QWhy has Nicola Sturgeon chosen to make her announcement about seeking another referendum just now?

AThe SNP conference in Aberdeen this weekend had been touted as a possible opportunity for an announcement, but by making it yesterday she took Westminster by surprise and got in before the triggering of Brexit. It is also suggested she wanted to make the announcement to come from her as First Minister rather than as SNP leader.

QWhat does the First Minister do next?

AShe will ask approval from the Scottish Parliament next week to seek a Section 30 order from the UK government, paving the way for a referendum. It will be hard for Theresa May to refuse this outright, but negotiations are likely to be tricker than for the 2014 referendum. In the meantime, the SNP must also put together its case for independence to take to the voters.

QWill the question be the same as last time?

AThere seems little reason to change the question. It’s almost certain that 16- and 17-year-olds will be able to vote this time too. The most controversial issue to be negotiated is likely to be the timing.
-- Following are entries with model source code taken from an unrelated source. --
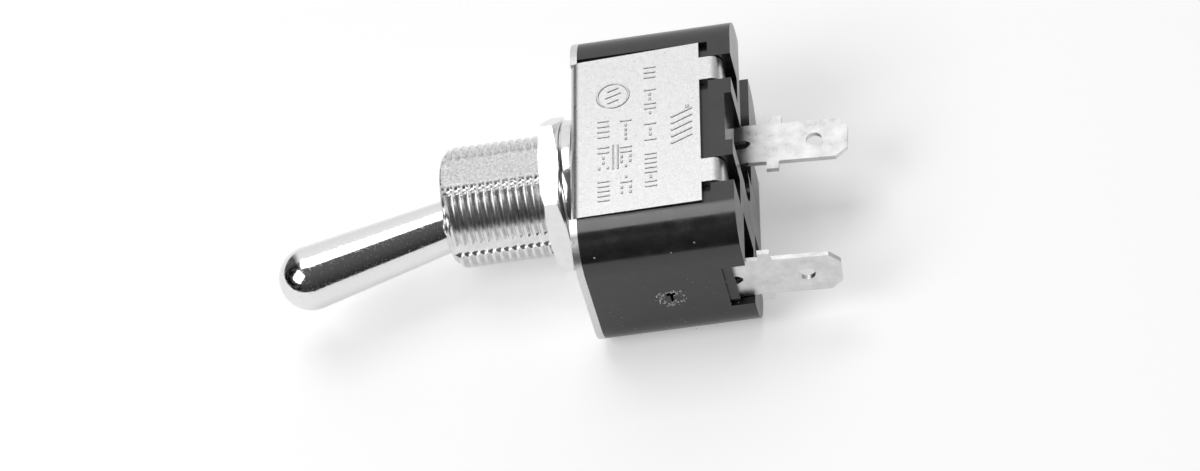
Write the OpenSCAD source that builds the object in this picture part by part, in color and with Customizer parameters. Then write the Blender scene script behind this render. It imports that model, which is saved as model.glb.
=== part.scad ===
// Panel toggle switch: bat lever, threaded bushing, stamped frame, moulded
// housing and two quick-connect terminals.
// +Z points out of the panel along the bushing, and the frame's front face is at z = 0.
// The narrow end that carries the end terminal is at -X. Millimetres and degrees.

/* [Housing] */
// Length of the housing and of the frame's front
body_l = 29.2; // [28.2:0.1:30.2]
// Width of the housing and of the frame's front
body_w = 15.7; // [15.2:0.1:16.8]
// Depth from the frame's front face to the rear of the housing
body_d = 15.9; // [15.5:0.1:18]
// Radius of the upright corners
corner_r = 4.05; // [3:0.05:4.2]
// Thickness of the moulded floor
floor_t = 1.8; // [1.4:0.1:2]
// Width of the mechanism's cavity
cavity_w = 10; // [9.6:0.1:10.4]
// Wall of the housing at the narrow ends
end_wall = 1.9; // [1.8:0.1:2]
// Depth of the rear channel that the terminals stand in
channel_d = 2.3; // [1.8:0.1:2.4]
// Width of the rear channel
channel_w = 5.6; // [5.4:0.1:6]
// Distance from the narrow end to the bridge across the rear channel
bridge_in = 6.7; // [6.4:0.1:7]
// Gap between that bridge and the common blade
bridge_gap = 0.5; // [0.4:0.05:0.6]

/* [Frame] */
// Thickness of the frame's steel sheet
sheet_t = 0.7; // [0.6:0.05:0.75]
// Height that the side plates stand proud of the housing
plate_proud = 0.12; // [0.05:0.01:0.25]
// Width of a side plate
plate_w = 20.1; // [19:0.1:20.6]
// Distance from the front face to a side plate's rear edge
plate_d = 12.8; // [12.4:0.1:13]
// Sideways lean of a side plate from its bend to its rear edge
plate_lean = 0.45; // [0:0.05:0.5]
// Outer radius of the bend between front and side plates
bend_r = 1.0; // [0.9:0.05:1.1]
// Width of a folded tab
tab_w = 2.9; // [2.4:0.1:3.1]
// Distance between the two tabs of a side
tab_gap = 13.2; // [12.8:0.1:13.6]
// Depth of the folded tabs' outer face behind the front face
tab_d = 14.95; // [14.8:0.05:15.1]
// Reach of a folded tab over the housing
tab_reach = 2.9; // [2.4:0.1:3.2]

/* [Bushing] */
// Major radius of the bushing's thread
thread_r = 5.95; // [5.9:0.01:6.05]
// Length of the bushing in front of the frame
bushing_l = 13.5; // [12.8:0.1:14]
// Chamfer at the bushing's mouth
mouth_chamfer = 0.75; // [0.6:0.05:0.8]
// Distance of the bushing's flat from its axis
flat_y = 5.25; // [5.2:0.01:5.35]
// Width of the keyway
key_w = 1.9; // [1.6:0.1:2]
// Depth of the keyway
key_d = 0.75; // [0.5:0.05:0.8]
// Depth of the thread
thread_d = 0.49; // [0.4:0.01:0.55]
// Pitch of the thread, which is cut here as plain rings
thread_pitch = 0.794; // [0.75:0.002:0.85]
// Width of a thread ring's groove
ring_w = 0.4; // [0.35:0.01:0.4]
// Width of the groove that parts the seated nut's thread from the free thread
groove_w = 0.7; // [0.65:0.05:0.8]
// Radius of the bushing's neck in the frame
neck_r = 5.4; // [5.35:0.01:5.5]
// Radius of the lip staked behind the frame
lip_r = 5.7; // [5.65:0.05:5.75]
// Thickness of the staked lip
lip_t = 0.6; // [0.5:0.05:0.7]

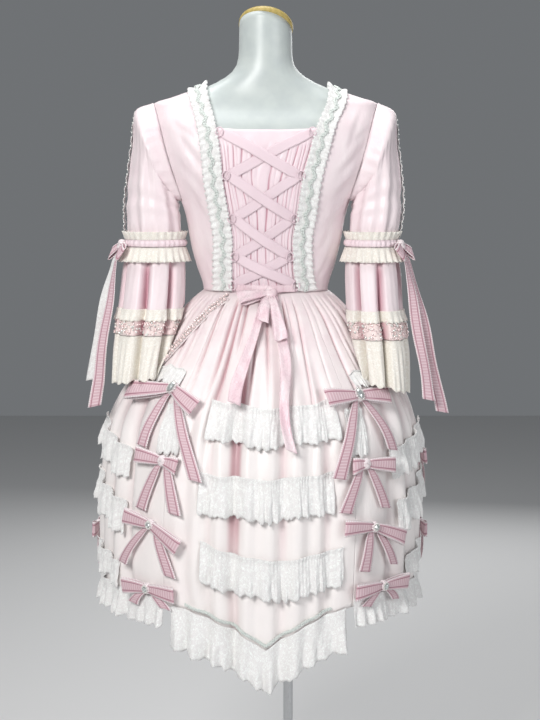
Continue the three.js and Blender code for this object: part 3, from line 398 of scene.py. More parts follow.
def ladderMaterial(name):
    # v runs across the ribbon from 0 to 1, u along it in metres: lines, rungs between them, pale picot edges
    material, tree, shader = shaderOf(name)
    along, across, _ = addNode(tree, "ShaderNodeSeparateXYZ", {0: source(tree, "UV")}).outputs
    fromMiddle = calc(tree, "ABSOLUTE", calc(tree, "SUBTRACT", across, 0.5))

    def wave(every):  # sine along the ribbon
        return calc(tree, "SINE", calc(tree, "MULTIPLY", along, fullTurn / every))

    fromLine = calc(tree, "ABSOLUTE", calc(tree, "SUBTRACT", fromMiddle, ladder["lineAt"]))
    lines = ramp(tree, fromLine, 0.02, 0.042, 1.0, 0.0)
    inside = ramp(tree, fromMiddle, 0.22, 0.26, 1.0, 0.0)
    rungs = calc(tree, "MULTIPLY", ramp(tree, wave(ladder["rungEvery"]), -0.1, 0.35), inside)
    edge = ramp(tree, fromMiddle, 0.39, 0.43)
    picot = calc(tree, "MULTIPLY", edge, ramp(tree, wave(ladder["picotEvery"]), -0.5, 0.3, 0.35, 1.0))
    colour = blendColours(tree, rungs, (0.66, 0.44, 0.49), (0.76, 0.58, 0.62))
    colour = blendColours(tree, lines, colour, (0.40, 0.18, 0.23))
    colour = blendColours(tree, picot, colour, (0.92, 0.88, 0.88))
    addBump(tree, shader, calc(tree, "ADD", calc(tree, "ADD", rungs, lines), picot), 0.0005, 0.7)
    setSockets(tree, shader, {"Base Color": colour, "Roughness": 0.6, "Sheen Weight": 0.2})
    return material


def braidMaterial(name, light, deep, metallic=0.0):
    # twisted threads from a slanting wave
    material, tree, shader = shaderOf(name)
    place = coordinate(tree, "UV", (1, 1, 1), (0, 0, 0.7))
    wave = addNode(tree, "ShaderNodeTexWave", {"Vector": place, "Scale": 320.0}).outputs[1]
    addBump(tree, shader, wave, 0.0003, 0.7)
    setSockets(tree, shader, {"Base Color": blendColours(tree, wave, deep, light), "Roughness": 0.42,
                              "Metallic": metallic})
    return material


def gemMaterial(name, colour, metallic, roughness):
    # a slow noise lightens and darkens the colour from bead to bead
    material, tree, shader = shaderOf(name)
    share = ramp(tree, addNoise(tree, "Object", (140, 140, 140)), 0.35, 0.65)
    dark = tuple(c * 0.72 for c in colour)
    setSockets(tree, shader, {"Base Color": blendColours(tree, share, dark, colour), "Metallic": metallic,
                              "Roughness": roughness, "Coat Weight": 0.5})
    return material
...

Ms Sturgeon wants it between autumn 2018 and spring 2019. Mrs May could argue for 2020.

QWill Yes win the referendum this time?

AThe Yes campaign started well behind the last time but managed to increase its support from around 30 per cent to 45 per cent, as Alex Salmond likes to point out. Achieving such a leap will be harder this time. But polls suggest there has been some movement in favour of independence as the UK government’s Brexit stance becomes clearer. One poll at the weekend had Yes and No equal on 50 per cent.

QWhat are the bookies saying about it?

A William Hill make it odds-on at 4/6 that there will be a Yes vote.